Many types of medical equipment are subject to various safety regulations and/or requirements to ensure patient safety standards are met. One type of safety regulation to which electrically powered medical equipment is subject is patient leakage limitations. For example, IEC60601-1 3rd edition (Section 8.7 entitled: Leakage Currents and Patient Auxiliary Currents) testing defines the testing and current leakage limits for a type CF (cardiac floating) Applied part. As part of this standard, total patient leakage current is limited to 100 microamps (μA), and the single fault condition patient leakage current is limited to 50 μA. Individual items of medical equipment are typically designed to meet these (and other) safety limitations such that they can be safely incorporated and used with various medical equipment systems.

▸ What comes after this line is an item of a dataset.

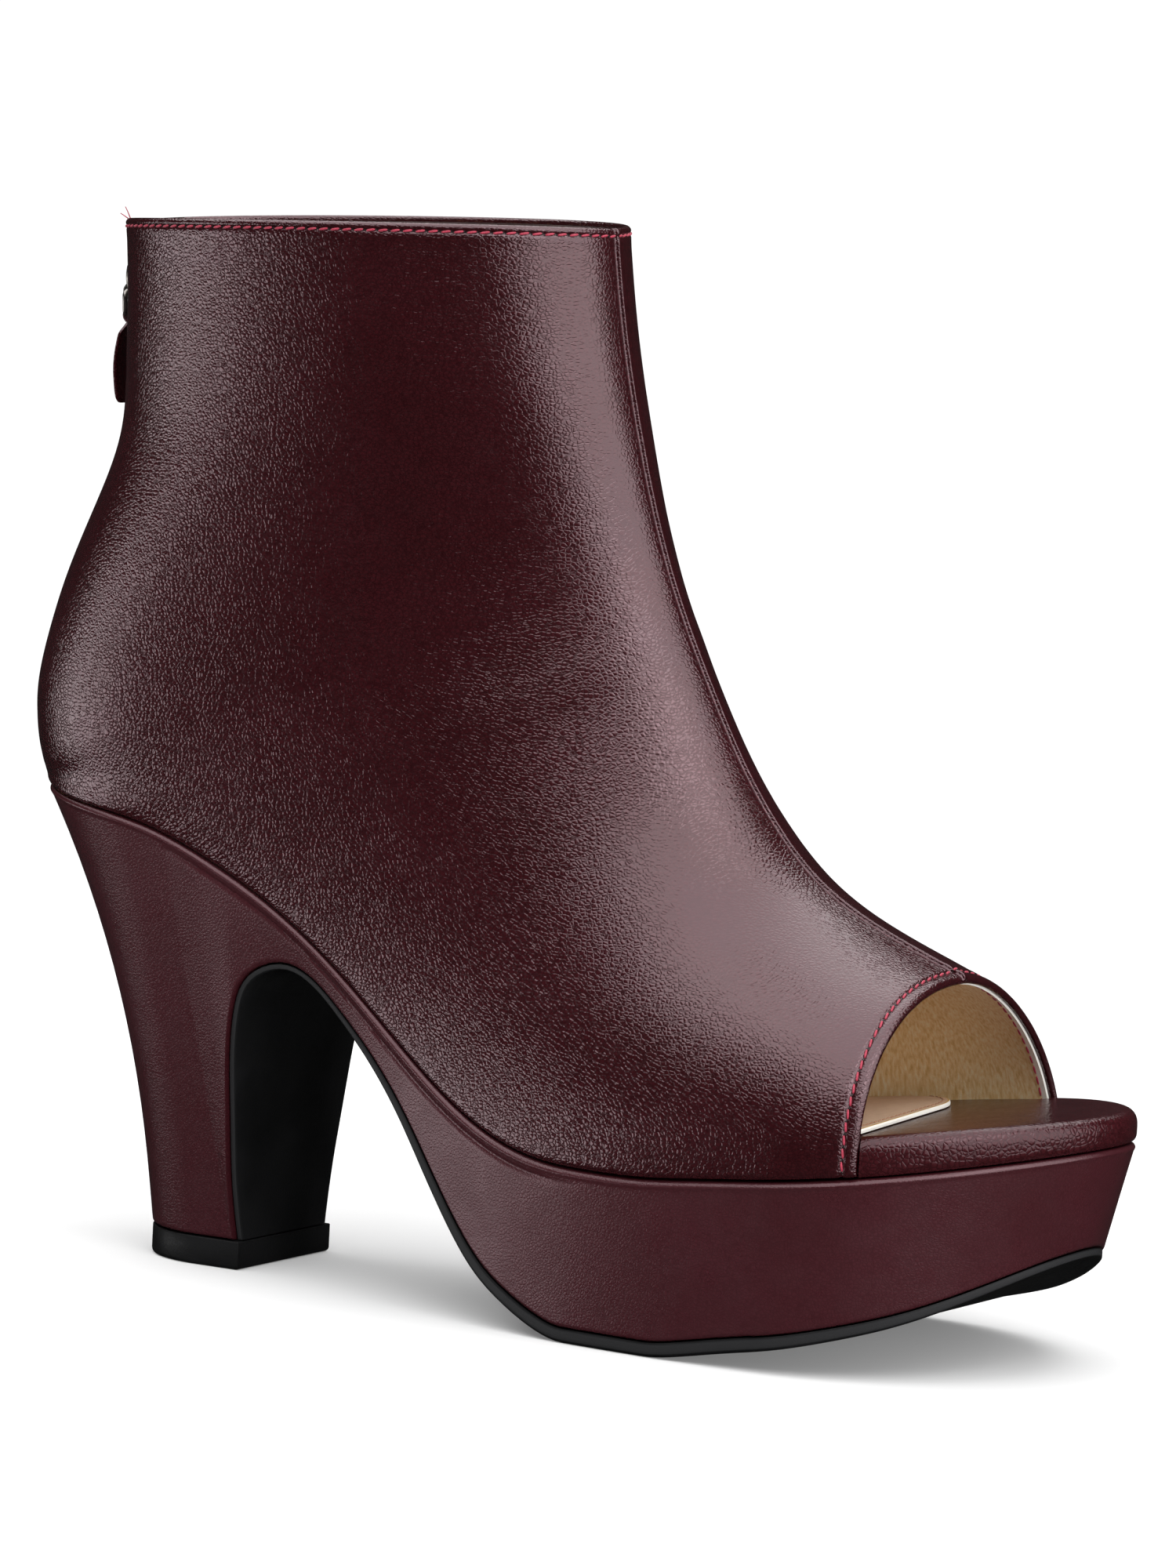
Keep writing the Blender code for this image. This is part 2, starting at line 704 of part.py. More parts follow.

In some environments, it is not uncommon to combine multiple items of medical equipment together in a medical cart or cabinet to form a consolidated medical system that may optionally be portable to enhance usability. In the context of a cardiac electrophysiology laboratory, for example, it may be useful to organize the hardware used for performing electroanatomical mapping and ablation procedures into a single, medical cart or cabinet in order to reduce clutter and improve usability of the equipment in the laboratory. The consolidated medical system must still meet the applicable safety regulations and standards.
In many circumstances, an isolation transformer is inserted between the alternating current (AC) power source and one or more pieces of the equipment forming the consolidated medical system in order to reduce noise and leakage currents. Such isolation transformers, however, are often relatively large in size in order to handle the power requirements of all of the medical equipment in the consolidated system. The large surface area of such transformers allows for capacitive coupling of 60 hertz (Hz) fault power between the primary and secondary sides of the isolation transformer. This capacitive coupling can potentially result in the generation of leakage currents on the output side of the power supply, making it difficult to maintain the patient leakage current below the required maximum levels.